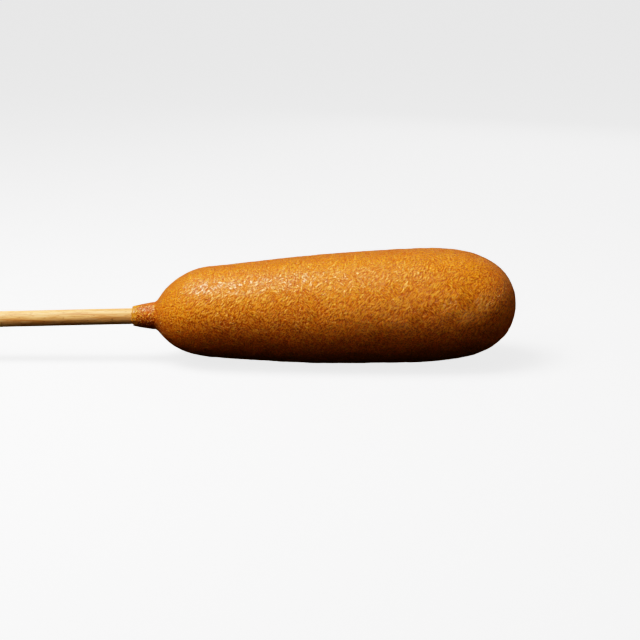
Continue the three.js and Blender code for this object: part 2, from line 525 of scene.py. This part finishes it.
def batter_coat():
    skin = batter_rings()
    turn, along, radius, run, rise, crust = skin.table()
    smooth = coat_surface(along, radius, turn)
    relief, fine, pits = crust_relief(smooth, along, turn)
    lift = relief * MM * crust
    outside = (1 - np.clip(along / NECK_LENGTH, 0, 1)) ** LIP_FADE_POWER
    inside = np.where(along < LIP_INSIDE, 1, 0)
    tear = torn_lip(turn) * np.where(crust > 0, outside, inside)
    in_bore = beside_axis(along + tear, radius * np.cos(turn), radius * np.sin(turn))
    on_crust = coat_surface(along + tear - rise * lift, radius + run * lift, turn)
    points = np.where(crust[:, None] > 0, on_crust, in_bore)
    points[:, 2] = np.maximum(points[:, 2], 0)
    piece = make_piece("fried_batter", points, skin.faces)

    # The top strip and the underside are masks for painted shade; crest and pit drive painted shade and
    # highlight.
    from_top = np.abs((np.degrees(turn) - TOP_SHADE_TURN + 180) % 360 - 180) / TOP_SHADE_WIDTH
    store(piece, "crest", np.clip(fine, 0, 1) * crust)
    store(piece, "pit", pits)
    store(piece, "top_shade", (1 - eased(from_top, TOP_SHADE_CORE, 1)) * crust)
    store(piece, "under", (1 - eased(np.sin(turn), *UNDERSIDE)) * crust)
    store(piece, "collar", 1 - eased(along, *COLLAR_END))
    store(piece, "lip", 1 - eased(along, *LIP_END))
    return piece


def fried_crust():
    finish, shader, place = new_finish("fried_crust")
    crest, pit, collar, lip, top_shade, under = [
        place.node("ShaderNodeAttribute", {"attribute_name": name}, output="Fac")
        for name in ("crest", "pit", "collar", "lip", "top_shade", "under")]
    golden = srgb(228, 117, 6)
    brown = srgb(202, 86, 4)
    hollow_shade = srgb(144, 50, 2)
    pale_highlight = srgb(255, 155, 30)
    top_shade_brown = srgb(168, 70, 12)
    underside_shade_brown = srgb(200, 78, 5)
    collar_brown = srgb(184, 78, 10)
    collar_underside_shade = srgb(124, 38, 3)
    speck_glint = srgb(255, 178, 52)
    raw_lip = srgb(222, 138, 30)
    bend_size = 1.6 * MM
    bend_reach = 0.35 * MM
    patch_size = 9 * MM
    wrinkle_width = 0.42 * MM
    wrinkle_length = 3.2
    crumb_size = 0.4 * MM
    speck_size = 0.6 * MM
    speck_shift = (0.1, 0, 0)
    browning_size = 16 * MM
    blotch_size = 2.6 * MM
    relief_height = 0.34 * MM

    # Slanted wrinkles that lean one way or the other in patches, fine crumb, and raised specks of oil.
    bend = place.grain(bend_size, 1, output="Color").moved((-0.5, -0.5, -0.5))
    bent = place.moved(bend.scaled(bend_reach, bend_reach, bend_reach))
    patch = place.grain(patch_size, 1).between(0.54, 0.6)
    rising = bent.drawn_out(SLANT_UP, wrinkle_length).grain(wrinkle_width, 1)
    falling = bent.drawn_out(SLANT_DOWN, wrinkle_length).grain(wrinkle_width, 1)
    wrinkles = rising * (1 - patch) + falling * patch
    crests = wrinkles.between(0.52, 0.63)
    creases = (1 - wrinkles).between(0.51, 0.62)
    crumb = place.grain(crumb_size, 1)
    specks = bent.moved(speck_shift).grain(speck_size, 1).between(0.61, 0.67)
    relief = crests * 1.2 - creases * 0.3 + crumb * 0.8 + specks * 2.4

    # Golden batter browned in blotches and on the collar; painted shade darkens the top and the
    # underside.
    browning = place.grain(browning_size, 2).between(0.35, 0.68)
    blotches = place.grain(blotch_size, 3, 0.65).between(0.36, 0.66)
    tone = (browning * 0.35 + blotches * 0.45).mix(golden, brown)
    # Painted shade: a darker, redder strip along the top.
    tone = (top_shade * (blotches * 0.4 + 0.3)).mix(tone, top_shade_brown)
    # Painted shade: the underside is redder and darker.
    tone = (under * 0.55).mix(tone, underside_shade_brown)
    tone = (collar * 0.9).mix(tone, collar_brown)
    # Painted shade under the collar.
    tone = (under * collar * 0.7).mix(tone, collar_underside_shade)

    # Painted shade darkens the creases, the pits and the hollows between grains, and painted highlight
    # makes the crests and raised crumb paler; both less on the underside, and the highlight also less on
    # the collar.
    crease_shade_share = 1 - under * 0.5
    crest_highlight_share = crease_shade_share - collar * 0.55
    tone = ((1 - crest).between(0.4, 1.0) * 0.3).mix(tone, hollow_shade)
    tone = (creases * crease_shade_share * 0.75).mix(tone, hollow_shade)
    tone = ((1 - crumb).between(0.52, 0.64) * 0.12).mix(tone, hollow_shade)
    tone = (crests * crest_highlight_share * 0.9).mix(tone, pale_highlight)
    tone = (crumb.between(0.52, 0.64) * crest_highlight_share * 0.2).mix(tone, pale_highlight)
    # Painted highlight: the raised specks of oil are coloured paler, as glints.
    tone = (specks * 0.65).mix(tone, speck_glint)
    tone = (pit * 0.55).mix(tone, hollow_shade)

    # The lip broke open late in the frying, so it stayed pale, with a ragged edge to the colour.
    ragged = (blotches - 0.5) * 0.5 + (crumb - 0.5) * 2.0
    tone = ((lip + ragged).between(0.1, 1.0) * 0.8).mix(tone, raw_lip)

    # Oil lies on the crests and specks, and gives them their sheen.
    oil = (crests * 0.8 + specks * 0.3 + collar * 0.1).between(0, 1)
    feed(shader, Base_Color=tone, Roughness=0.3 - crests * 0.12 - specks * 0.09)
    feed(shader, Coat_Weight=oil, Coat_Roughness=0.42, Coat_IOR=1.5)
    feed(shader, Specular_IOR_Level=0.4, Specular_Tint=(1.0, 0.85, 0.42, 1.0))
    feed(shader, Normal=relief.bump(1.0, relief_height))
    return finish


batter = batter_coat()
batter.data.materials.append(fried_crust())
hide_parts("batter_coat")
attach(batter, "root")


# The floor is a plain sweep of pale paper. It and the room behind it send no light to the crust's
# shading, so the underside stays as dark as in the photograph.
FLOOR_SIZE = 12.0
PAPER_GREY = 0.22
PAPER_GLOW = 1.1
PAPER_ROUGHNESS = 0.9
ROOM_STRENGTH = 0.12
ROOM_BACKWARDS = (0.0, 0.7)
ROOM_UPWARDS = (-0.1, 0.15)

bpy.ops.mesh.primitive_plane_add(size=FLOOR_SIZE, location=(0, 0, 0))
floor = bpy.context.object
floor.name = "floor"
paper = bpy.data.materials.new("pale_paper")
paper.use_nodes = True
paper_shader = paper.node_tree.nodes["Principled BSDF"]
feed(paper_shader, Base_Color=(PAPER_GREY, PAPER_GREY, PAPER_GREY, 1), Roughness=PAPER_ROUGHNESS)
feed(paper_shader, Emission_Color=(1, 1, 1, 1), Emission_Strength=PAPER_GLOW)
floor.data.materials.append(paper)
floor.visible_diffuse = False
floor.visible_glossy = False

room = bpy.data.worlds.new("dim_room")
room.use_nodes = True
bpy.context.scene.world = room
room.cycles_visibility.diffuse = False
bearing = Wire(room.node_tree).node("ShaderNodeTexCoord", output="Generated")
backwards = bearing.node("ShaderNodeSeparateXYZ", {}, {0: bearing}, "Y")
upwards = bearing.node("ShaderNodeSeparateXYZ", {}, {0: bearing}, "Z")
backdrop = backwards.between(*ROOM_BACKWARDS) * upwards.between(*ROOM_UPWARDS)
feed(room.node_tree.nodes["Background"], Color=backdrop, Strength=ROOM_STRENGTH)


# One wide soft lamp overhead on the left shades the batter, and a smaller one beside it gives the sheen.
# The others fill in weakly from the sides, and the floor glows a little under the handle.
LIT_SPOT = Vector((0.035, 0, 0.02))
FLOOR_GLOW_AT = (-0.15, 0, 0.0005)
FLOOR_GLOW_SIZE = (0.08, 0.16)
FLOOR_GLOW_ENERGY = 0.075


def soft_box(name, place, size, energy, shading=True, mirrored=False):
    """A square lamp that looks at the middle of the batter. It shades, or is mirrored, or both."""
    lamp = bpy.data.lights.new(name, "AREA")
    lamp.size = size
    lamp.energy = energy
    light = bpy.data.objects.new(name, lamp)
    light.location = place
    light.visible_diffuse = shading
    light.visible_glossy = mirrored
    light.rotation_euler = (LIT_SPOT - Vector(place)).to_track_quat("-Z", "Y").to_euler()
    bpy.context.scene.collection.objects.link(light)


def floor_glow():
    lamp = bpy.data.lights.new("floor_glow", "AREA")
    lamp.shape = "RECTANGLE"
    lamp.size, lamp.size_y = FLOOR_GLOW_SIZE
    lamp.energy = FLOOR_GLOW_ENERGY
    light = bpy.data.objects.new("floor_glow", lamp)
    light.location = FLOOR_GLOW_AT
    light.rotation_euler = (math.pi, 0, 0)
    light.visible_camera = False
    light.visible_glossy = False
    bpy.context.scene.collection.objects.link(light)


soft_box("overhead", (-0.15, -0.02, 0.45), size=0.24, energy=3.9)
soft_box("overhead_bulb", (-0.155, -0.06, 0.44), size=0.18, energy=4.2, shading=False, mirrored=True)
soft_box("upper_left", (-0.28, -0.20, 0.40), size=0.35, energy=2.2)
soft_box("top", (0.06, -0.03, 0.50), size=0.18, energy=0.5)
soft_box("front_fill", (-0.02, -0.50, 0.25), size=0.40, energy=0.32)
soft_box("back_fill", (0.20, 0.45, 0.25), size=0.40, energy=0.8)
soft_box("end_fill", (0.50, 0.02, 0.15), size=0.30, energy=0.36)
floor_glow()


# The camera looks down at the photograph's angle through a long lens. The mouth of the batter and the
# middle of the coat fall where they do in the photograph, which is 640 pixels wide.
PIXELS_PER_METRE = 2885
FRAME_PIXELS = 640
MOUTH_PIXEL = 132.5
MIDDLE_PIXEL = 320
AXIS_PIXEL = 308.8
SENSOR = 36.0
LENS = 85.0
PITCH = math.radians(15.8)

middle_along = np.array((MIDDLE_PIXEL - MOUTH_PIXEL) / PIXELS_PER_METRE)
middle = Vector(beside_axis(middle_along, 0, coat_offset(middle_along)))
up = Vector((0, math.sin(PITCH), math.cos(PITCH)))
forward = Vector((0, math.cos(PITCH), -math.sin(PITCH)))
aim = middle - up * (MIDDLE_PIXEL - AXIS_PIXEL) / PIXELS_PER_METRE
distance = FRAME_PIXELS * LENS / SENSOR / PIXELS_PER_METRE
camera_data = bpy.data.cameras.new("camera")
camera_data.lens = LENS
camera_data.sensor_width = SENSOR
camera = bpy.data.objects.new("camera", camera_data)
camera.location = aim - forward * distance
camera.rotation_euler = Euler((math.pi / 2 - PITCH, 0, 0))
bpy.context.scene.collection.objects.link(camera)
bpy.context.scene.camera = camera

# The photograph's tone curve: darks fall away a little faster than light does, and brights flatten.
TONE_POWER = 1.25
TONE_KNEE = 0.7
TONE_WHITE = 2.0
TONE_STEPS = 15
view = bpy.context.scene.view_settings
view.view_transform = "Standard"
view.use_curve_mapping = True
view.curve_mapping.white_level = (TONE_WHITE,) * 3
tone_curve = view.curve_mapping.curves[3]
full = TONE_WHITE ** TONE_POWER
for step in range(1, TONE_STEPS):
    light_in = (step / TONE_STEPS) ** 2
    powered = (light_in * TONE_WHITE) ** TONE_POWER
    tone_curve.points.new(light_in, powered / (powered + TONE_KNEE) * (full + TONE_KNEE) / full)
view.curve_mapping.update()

^^^^

TASK DIRECTIONS
Exactly as they appear, please write out the lines from the opening of the listing above down to the line containing "return piece", with both end lines included.

WORKED SOLUTION
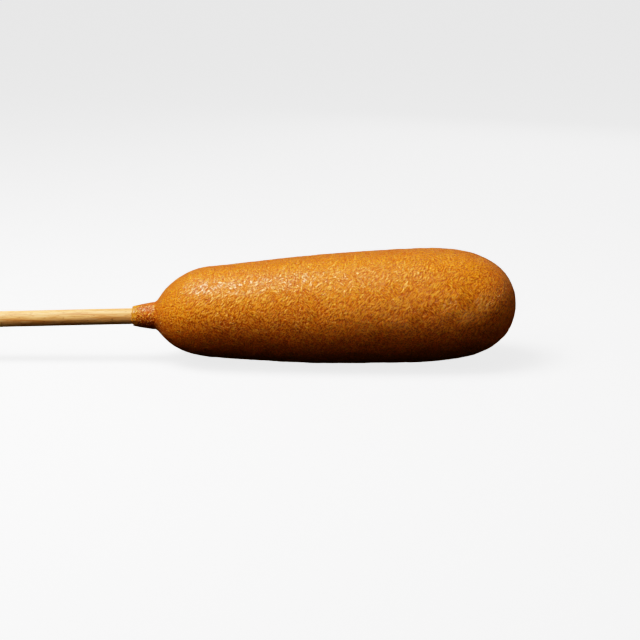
Continue the three.js and Blender code for this object: part 2, from line 525 of scene.py. This part finishes it.
def batter_coat():
    skin = batter_rings()
    turn, along, radius, run, rise, crust = skin.table()
    smooth = coat_surface(along, radius, turn)
    relief, fine, pits = crust_relief(smooth, along, turn)
    lift = relief * MM * crust
    outside = (1 - np.clip(along / NECK_LENGTH, 0, 1)) ** LIP_FADE_POWER
    inside = np.where(along < LIP_INSIDE, 1, 0)
    tear = torn_lip(turn) * np.where(crust > 0, outside, inside)
    in_bore = beside_axis(along + tear, radius * np.cos(turn), radius * np.sin(turn))
    on_crust = coat_surface(along + tear - rise * lift, radius + run * lift, turn)
    points = np.where(crust[:, None] > 0, on_crust, in_bore)
    points[:, 2] = np.maximum(points[:, 2], 0)
    piece = make_piece("fried_batter", points, skin.faces)

    # The top strip and the underside are masks for painted shade; crest and pit drive painted shade and
    # highlight.
    from_top = np.abs((np.degrees(turn) - TOP_SHADE_TURN + 180) % 360 - 180) / TOP_SHADE_WIDTH
    store(piece, "crest", np.clip(fine, 0, 1) * crust)
    store(piece, "pit", pits)
    store(piece, "top_shade", (1 - eased(from_top, TOP_SHADE_CORE, 1)) * crust)
    store(piece, "under", (1 - eased(np.sin(turn), *UNDERSIDE)) * crust)
    store(piece, "collar", 1 - eased(along, *COLLAR_END))
    store(piece, "lip", 1 - eased(along, *LIP_END))
    return piece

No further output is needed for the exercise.